| Exercise instructions |
From the line with "front_frame();" to the line with "obj.data.transform(world)", both lines included, set down exactly those lines, please, and no others.

| Material |
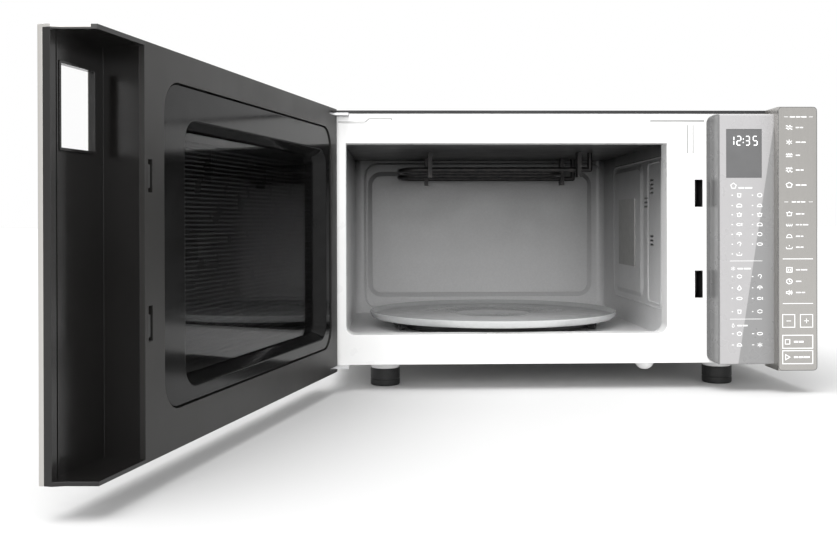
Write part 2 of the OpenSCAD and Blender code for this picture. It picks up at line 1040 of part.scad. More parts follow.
module latch_bar() {
    on_door()
        color(coal)
            union() {
                block([149.5, do + 4.5, 98], [152.5, do + 10.5, 242]);
                sideways(149.5, 152.5)
                    polygon([[do + 10, 110], [di - 6, 110], [di - 5.5, 107.6], [di - 1, 109.5], [di - 1, 125],
                        [do + 10, 125]]);
                sideways(149.5, 152.5)
                    polygon([[do + 10, 214], [di - 6, 214], [di - 5.5, 211.2], [di - 1, 213.1], [di - 1, 229],
                        [do + 10, 229]]);
            }
}

front_frame();
cavity_liner();
cabinet_cover();
rear_panel();
base_plate();
feet();
hinge_top();
hinge_bottom();
hinge_screws();
case_screws();
waveguide_cover();
grill_element();
grill_clips();
grill_insulators();
waveguide();
magnetron();
transformer_core();
transformer_coils();
capacitor();
capacitor_clamp();
fan_shroud();
fan_motor();
lamp_holder();
oven_lamp();
thermal_cutout();
mains_inlet();
filter_board();
turntable_motor();
latch_board();
door_switches();
control_panel();
display_window();
display_module();
control_board();
strip_housing();
touch_glass();
touch_board();
switch_lever_upper();
switch_lever_lower();
drive_coupling();
turntable_plate();
roller_ring();
wheel_a();
wheel_b();
wheel_c();
fan_blade();
door_trim();
door_glass();
door_mask();
door_body();
choke_cover();
door_screen();
inner_glass();
latch_bar();
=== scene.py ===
"""The visible pieces and finishes of a microwave oven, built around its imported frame.

Lengths are metres in the frame's own axes, +Z up and the front facing -Y, unless a name ends in _mm.
"""

import json
import math

import bmesh
import bpy
from bpy.props import FloatProperty, FloatVectorProperty, IntProperty, PointerProperty
from mathutils import Matrix, Vector


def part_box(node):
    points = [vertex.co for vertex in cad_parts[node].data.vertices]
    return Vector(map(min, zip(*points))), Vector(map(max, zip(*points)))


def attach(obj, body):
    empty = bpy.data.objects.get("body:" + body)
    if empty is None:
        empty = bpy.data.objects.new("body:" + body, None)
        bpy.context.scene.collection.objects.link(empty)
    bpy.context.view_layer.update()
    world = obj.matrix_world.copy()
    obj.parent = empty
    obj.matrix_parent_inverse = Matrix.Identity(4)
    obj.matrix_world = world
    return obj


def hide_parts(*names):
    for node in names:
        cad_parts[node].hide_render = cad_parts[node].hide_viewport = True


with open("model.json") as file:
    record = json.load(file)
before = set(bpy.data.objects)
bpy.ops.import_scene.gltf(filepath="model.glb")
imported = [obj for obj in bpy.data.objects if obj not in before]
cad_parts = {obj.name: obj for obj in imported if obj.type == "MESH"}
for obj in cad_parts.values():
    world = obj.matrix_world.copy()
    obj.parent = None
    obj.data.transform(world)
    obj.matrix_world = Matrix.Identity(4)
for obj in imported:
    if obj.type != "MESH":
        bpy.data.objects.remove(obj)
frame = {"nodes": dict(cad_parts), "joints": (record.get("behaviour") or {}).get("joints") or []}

bl_info = {
    "name": "Microwave Oven Looks",
    "version": (1, 0, 0),
    "blender": (4, 5, 0),
    "location": "View3D > Sidebar > Oven",
    "description": "Builds the visible pieces and finishes of a microwave oven on its frame",
    "category": "Object",
}

MM = 0.001
RECORD_JOINTS = {joint["name"]: joint for joint in frame["joints"]}
HINGE = Vector(RECORD_JOINTS["door_hinge"]["pos_m"])
DOOR_OPEN = max(abs(a) for a in RECORD_JOINTS["door_hinge"]["range_deg"])

# Where the camera stands and how it is turned, in metres and degrees
CAMERA_PLACE = (-0.1968, -1.2982, 0.1885)
CAMERA_YAW = 1.652
CAMERA_PITCH = 0.144
CAMERA_ROLL = -0.151
CAMERA_LENS = 42.26
CAMERA_SHIFT = -0.0607

WELD = 1e-6         # points nearer than this become one
NOISE_ROUGHNESS = 0.55
WHITE = (1, 1, 1, 1)


# ---- Places on the open door ----

def door_turn():
    """Turns what is drawn for the shut door to its rest place."""
    spin = Matrix.Rotation(math.radians(-DOOR_OPEN), 4, "Z")
    return Matrix.Translation(HINGE) @ spin @ Matrix.Translation(-HINGE)


def shut_box(node):
    """Lowest and highest corner of a door node as it lies when the door is shut."""
    back = door_turn().inverted()
    points = [back @ v.co for v in frame["nodes"][node].data.vertices]
    low = Vector([min(p[i] for p in points) for i in range(3)])
    high = Vector([max(p[i] for p in points) for i in range(3)])
    return low, high


# ---- Mesh helpers ----

def mesh_piece(name, bm, material=None, smooth_angle=None):
    """A new object at the origin holding the mesh."""
    bmesh.ops.remove_doubles(bm, verts=bm.verts, dist=WELD)
    bmesh.ops.recalc_face_normals(bm, faces=bm.faces)
    mesh = bpy.data.meshes.new(name)
    bm.to_mesh(mesh)
    bm.free()
    if smooth_angle is not None:
        mesh.shade_smooth()
        mesh.set_sharp_from_angle(angle=math.radians(smooth_angle))
    if material:
        mesh.materials.append(material)
    piece = bpy.data.objects.new(name, mesh)
    bpy.context.scene.collection.objects.link(piece)
    return piece


def add_loop(bm, points):
    return [bm.verts.new(p) for p in points]


def add_circle(bm, radius, height, segments, centre=(0, 0, 0)):
    """A level ring of points about Z."""
    turns = [2 * math.pi * k / segments for k in range(segments)]
    return add_loop(bm, [(centre[0] + radius * math.cos(a), centre[1] + radius * math.sin(a), centre[2] + height)
                         for a in turns])


def join_loops(bm, first, second):
    """Faces between two closed loops that have the same number of points."""
    count = len(first)
    for i in range(count):
        j = (i + 1) % count
        bm.faces.new((first[i], first[j], second[j], second[i]))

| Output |
front_frame();
cavity_liner();
cabinet_cover();
rear_panel();
base_plate();
feet();
hinge_top();
hinge_bottom();
hinge_screws();
case_screws();
waveguide_cover();
grill_element();
grill_clips();
grill_insulators();
waveguide();
magnetron();
transformer_core();
transformer_coils();
capacitor();
capacitor_clamp();
fan_shroud();
fan_motor();
lamp_holder();
oven_lamp();
thermal_cutout();
mains_inlet();
filter_board();
turntable_motor();
latch_board();
door_switches();
control_panel();
display_window();
display_module();
control_board();
strip_housing();
touch_glass();
touch_board();
switch_lever_upper();
switch_lever_lower();
drive_coupling();
turntable_plate();
roller_ring();
wheel_a();
wheel_b();
wheel_c();
fan_blade();
door_trim();
door_glass();
door_mask();
door_body();
choke_cover();
door_screen();
inner_glass();
latch_bar();
=== scene.py ===
"""The visible pieces and finishes of a microwave oven, built around its imported frame.

Lengths are metres in the frame's own axes, +Z up and the front facing -Y, unless a name ends in _mm.
"""

import json
import math

import bmesh
import bpy
from bpy.props import FloatProperty, FloatVectorProperty, IntProperty, PointerProperty
from mathutils import Matrix, Vector


def part_box(node):
    points = [vertex.co for vertex in cad_parts[node].data.vertices]
    return Vector(map(min, zip(*points))), Vector(map(max, zip(*points)))


def attach(obj, body):
    empty = bpy.data.objects.get("body:" + body)
    if empty is None:
        empty = bpy.data.objects.new("body:" + body, None)
        bpy.context.scene.collection.objects.link(empty)
    bpy.context.view_layer.update()
    world = obj.matrix_world.copy()
    obj.parent = empty
    obj.matrix_parent_inverse = Matrix.Identity(4)
    obj.matrix_world = world
    return obj


def hide_parts(*names):
    for node in names:
        cad_parts[node].hide_render = cad_parts[node].hide_viewport = True


with open("model.json") as file:
    record = json.load(file)
before = set(bpy.data.objects)
bpy.ops.import_scene.gltf(filepath="model.glb")
imported = [obj for obj in bpy.data.objects if obj not in before]
cad_parts = {obj.name: obj for obj in imported if obj.type == "MESH"}
for obj in cad_parts.values():
    world = obj.matrix_world.copy()
    obj.parent = None
    obj.data.transform(world)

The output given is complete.